If you use an online email marketing service such as MailChimp, iContact or Constant Contact and are sending from a web-hosted email address (such as from Google, Yahoo or Hotmail), you may soon notice a significant increase in bounced emails. This is due to a new Domain-based Message Authentication, Reporting and Conformance or “DMARC” authentication policy these mail receivers have implemented.
Additionally, if your website allows users to “email this to a friend,” those emails may also bounce as well.
An article from Yahoo reads “All DMARC compliant mail receivers are now bouncing emails sent as “@yahoo.com” addresses that aren’t sent through Yahoo servers. Any messages without a proper Domain Keys Identified Mail (DKIM) signature or Sender Policy Framework (SPF) alignment will be rejected.”
What Exactly Does This Mean?
Oftentimes, when spam or phishing emails are sent, they appear to be from one email address, but a closer look at the email header shows it was actually sent from another email address. That means the email address DKIM signatures or SPF alignment don’t match. When they don’t match, this sends out a red flag to the recipient’s mail host that it may not be legitimate and there’s a good chance the email could be marked as spam or bounced, preventing the message from being received.
If an email appears to be from a web-based email address but is not sent through their server, the email will be bounced.
- If email marketing is sent from a web-based email client (i.e. Gmail, Hotmail, Yahoo), it may be marked as fraudulent and not be delivered
- If a website has an “email this to a friend” option, those emails may bounce
How Is This Affected by Online Email Marketing Services?
When an email message is sent through an email marketing service, the service inserts its own authentication in the header. So while the email address may be perfectly legitimate, its DKIM signatures or SPF alignment don’t match up, making the email appear to be spam or fraudulent.
Why Is This Happening?
It’s extremely easy to sign up for a web-hosted email address, so if someone is looking to send spam or phishing emails, they could simply sign up for a new email address and send out fraudulent emails until their account was shut down by the host. They could then just create news accounts to continue sending fraudulent emails.
Since the emails came through the web-hosted email servers, it became pretty easy to block such accounts to prevent them from spamming. So spammers found a way around that by using online email marketing services to continue sending the emails without getting blocked by the email host. The email marketing services would put their own authentication in the header so it didn’t appear the email was coming from the email host, but rather another source.

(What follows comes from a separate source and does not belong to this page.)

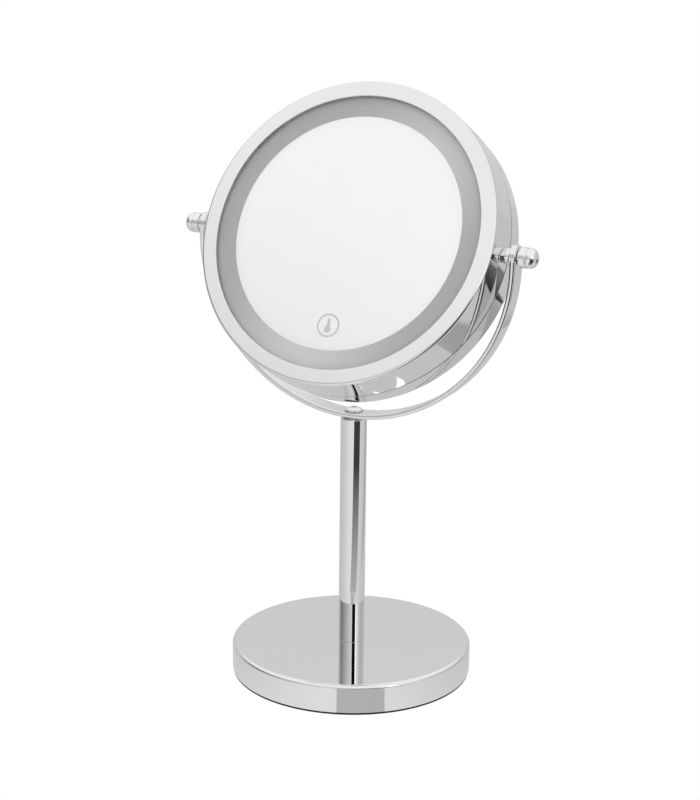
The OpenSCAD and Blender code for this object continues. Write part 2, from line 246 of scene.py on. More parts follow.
def material(name, **constants):
    """A Principled material, its tree and its shader; constants are set on the shader's sockets."""
    made = bpy.data.materials.new(name)
    made.use_nodes = True
    shader = made.node_tree.nodes["Principled BSDF"]
    for key, value in constants.items():
        shader.inputs[key.replace("_", " ")].default_value = value
    return made, made.node_tree, shader


def wire_up(tree, shader, color, roughness, normal=None):
    """Joins the patterns to the shader."""
    tree.links.new(color, shader.inputs["Base Color"])
    tree.links.new(roughness, shader.inputs["Roughness"])
    if normal is not None:
        tree.links.new(normal, shader.inputs["Normal"])


# ---- materials ----
def chrome():
    """Bright chrome plate: nearly flawless, with a slow cloud in tone and the faintest orange peel."""
    made, tree, shader = material("chrome", Metallic=1.0)
    cloud = noise(tree, 30, 2)
    fine = noise(tree, 1.2, 4)
    color = blend(tree, cloud, (0.795, 0.80, 0.81), (0.825, 0.828, 0.832))
    wire_up(tree, shader, color, spread(tree, fine, 0.012, 0.05), bump(tree, cloud, 0.004))
    return made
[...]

This is a step by email providers to protect its users and prevent their domains from being used to send spam.
How Can I Get Around This?
- Don’t use web-based email for marketing. The simplest way to get around this is to not send from a Gmail, Hotmail or Yahoo email address since these are the kinds of sites blocking these kinds of emails. Instead, the best option would be to use an email address from your company’s own domain (i.e. email@example.com).
- Authenticate email with a domain key. Users can add a digital signature that is embedded in the email header so emails can be authenticated.
- Keep sending consistent. When sending marketing emails, to improve your chances of delivery, be sure to send from the same email and IP addresses.
- Sign messages with a DKIM to validate your domain name.
- Create an SPF for your domain to confirm email validity.
- Publish a DMARC policy to authenticate emails and prevent them from being marked as spam.
While this may be a hassle for those trying to send legitimate email marketing messages, it’s ultimately a good thing because email providers are taking big steps to protect consumers. The biggest drawback is that those who are attempting to get around these precautions can often quickly find ways to trick the system, so the email providers are always having to catch up to fight fraud.